§ **What the task asks**: For each line that holds "scene", copy the line out.

——————

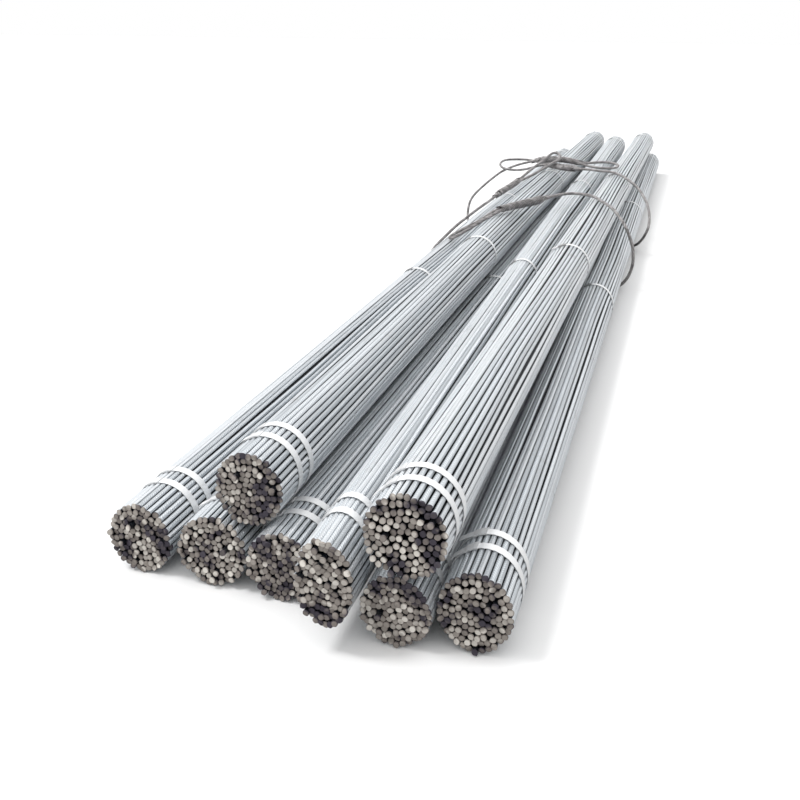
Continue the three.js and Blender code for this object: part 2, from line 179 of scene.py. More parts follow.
def add_node(tree, kind, inputs=None, ramp=None, **settings):
    """A new node with its settings, its inputs and its ramp's colours by place, both ends first."""
    node = tree.nodes.new(kind)
    for name, value in settings.items():
        setattr(node, name, value)
    set_inputs(node, inputs or {})
    for i, (place, colour) in enumerate((ramp or {}).items()):
        stops = node.color_ramp.elements
        stop = stops[i] if i < 2 else stops.new(place)
        stop.position = place
        stop.color = colour
    return node


# ---- User's sizes and colours ----
class RebarBarSettings(bpy.types.PropertyGroup):
    core: bpy.props.FloatProperty(
        name="Core diameter", description="Diameter of a bar between its ribs",
        default=0.0166, min=0.005, max=0.05, unit="LENGTH")
    rib_height: bpy.props.FloatProperty(
        name="Long rib", description="Height of the two ribs that run along a bar",
        default=0.0011, min=0.0, max=0.003, unit="LENGTH")
    rib_spacing: bpy.props.FloatProperty(
        name="Rib spacing", description="Distance from one slanted rib to the next",
        default=0.011, min=0.004, max=0.05, unit="LENGTH")
    steel: bpy.props.FloatVectorProperty(
        name="Bar steel", description="Colour of the rolled skin", subtype="COLOR",
        default=linear("#DDE3E8"), min=0, max=1)
    cut: bpy.props.FloatVectorProperty(
        name="Cut ends", description="Colour of the sheared ends", subtype="COLOR",
        default=linear("#A39C95"), min=0, max=1)


class RebarStrapSettings(bpy.types.PropertyGroup):
    width: bpy.props.FloatProperty(
        name="Width", description="Width of the steel strapping",
        default=0.03, min=0.01, max=0.06, unit="LENGTH")
    thickness: bpy.props.FloatProperty(
        name="Thickness", description="Thickness of the steel strapping",
        default=0.0011, min=0.0004, max=0.003, unit="LENGTH")
    steel: bpy.props.FloatVectorProperty(
        name="Strap steel", description="Colour of the galvanised strapping", subtype="COLOR",
        default=linear("#FBFCFD"), min=0, max=1)


class RebarSlingSettings(bpy.types.PropertyGroup):
    rope: bpy.props.FloatProperty(
        name="Rope diameter", description="Diameter of the wire rope",
        default=0.02, min=0.006, max=0.04, unit="LENGTH")
    lay: bpy.props.FloatProperty(
        name="Lay length", description="Distance in which a strand goes once round the rope",
        default=0.13, min=0.04, max=0.4, unit="LENGTH")
    steel: bpy.props.FloatVectorProperty(
        name="Rope steel", description="Colour of the greased wires", subtype="COLOR",
        default=linear("#ABA8A8"), min=0, max=1)


class RebarStageSettings(bpy.types.PropertyGroup):
    floor: bpy.props.FloatVectorProperty(
        name="Floor", description="Colour of the floor", subtype="COLOR",
        default=linear("#F2F2F2"), min=0, max=1)
    sky: bpy.props.FloatProperty(
        name="Sky light", description="Strength of the wide soft light from above",
        default=1.2, min=0.0, max=10.0)
    key: bpy.props.FloatProperty(
        name="Key light", description="Strength of the narrower light from the upper left",
        default=1.4, min=0.0, max=10.0)


# ---- Curves ----
def metres(sizes):
    return np.array(sizes, float) / 1000


def catmull_rom(points, per_span=40):
    """The centripetal curve through points, closely sampled, as an array."""
    p = np.array(points, float)
    p = np.vstack([2 * p[0] - p[1], p, 2 * p[-1] - p[-2]])
    out = []
    for first in range(len(p) - 3):
        level = p[first:first + 4]
        ends = np.cumsum([0.0, *(np.linalg.norm(b - a) ** 0.5 for a, b in zip(level, level[1:]))])
        t = np.linspace(ends[1], ends[2], per_span, endpoint=False)[:, None]
        for spans in (((0, 1), (1, 2), (2, 3)), ((0, 2), (1, 3)), ((1, 2),)):
            level = [(high - t) / (high - low) * a + (t - low) / (high - low) * b
                     for (low, high), a, b in zip(ends[np.array(spans)], level, level[1:])]
        out.append(level[0])
    out.append(p[-2][None, :])
    return np.vstack(out)


def distances(path):
    steps = np.linalg.norm(np.diff(path, axis=0), axis=1)
    return np.concatenate([[0.0], np.cumsum(steps)])


def resampled(path, step):
    """The same path in equal steps of about the given length."""
    along = distances(path)
    count = max(2, round(along[-1] / step)) + 1
    places = np.linspace(0, along[-1], count)
    return np.column_stack([np.interp(places, along, path[:, k]) for k in range(3)])


def eased(path, reach):
    """The path with its tight bends eased: each point moves to the middle of its neighbours."""
    away = np.arange(-3 * reach, 3 * reach + 1)
    weights = np.exp(-0.5 * (away / reach) ** 2)
    padded = np.pad(path, ((3 * reach, 3 * reach), (0, 0)), mode="reflect", reflect_type="odd")
    weights /= weights.sum()
    return np.column_stack([np.convolve(padded[:, k], weights, "valid") for k in range(3)])


# ---- Meshes ----
SHARP = 50  # degrees from which an edge is shown as an edge
FACTS = {  # what the lines and the trees that grow them keep at each point
    **dict.fromkeys(["girth", "turn", "shade", "cut", "along", "crest", "open"], "FLOAT"),
    **dict.fromkeys(["slant", "outward", "round", "spot"], "FLOAT_VECTOR"),
}


def placed(name, data):
    """A new object in the scene."""
    made = bpy.data.objects.new(name, data)
    bpy.context.scene.collection.objects.link(made)
    return made


def mesh_points(mesh):
    co = np.empty(len(mesh.vertices) * 3)
    mesh.vertices.foreach_get("co", co)
    return co.reshape(-1, 3)


def lines_mesh(name, lines, closed, facts):
    """A mesh of lines, one for each array of points. A fact is a list with an array for each line,
    or one value for all."""
    edges = []
    start = 0
    for line in lines:
        edges += [(start + i, start + i + 1) for i in range(len(line) - 1)]
        if closed:
            edges.append((start + len(line) - 1, start))
        start += len(line)
    mesh = bpy.data.meshes.new(name)
    mesh.from_pydata(np.vstack(lines).tolist(), edges, [])
    for label, values in facts.items():
        vector = FACTS[label] == "FLOAT_VECTOR"
        size = 3 if vector else 1
        if not isinstance(values, list):
            values = [values] * len(lines)
        flat = np.concatenate([np.broadcast_to(np.reshape(v, (-1, size)), (len(line), size))
                               for v, line in zip(values, lines)]).astype(float)
        data = mesh.attributes.new(label, FACTS[label], "POINT").data
        data.foreach_set("vector" if vector else "value", flat.ravel())
    return mesh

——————

§ **Solution for this task**:
Continue the three.js and Blender code for this object: part 2, from line 179 of scene.py. More parts follow.
    """A new object in the scene."""
    bpy.context.scene.collection.objects.link(made)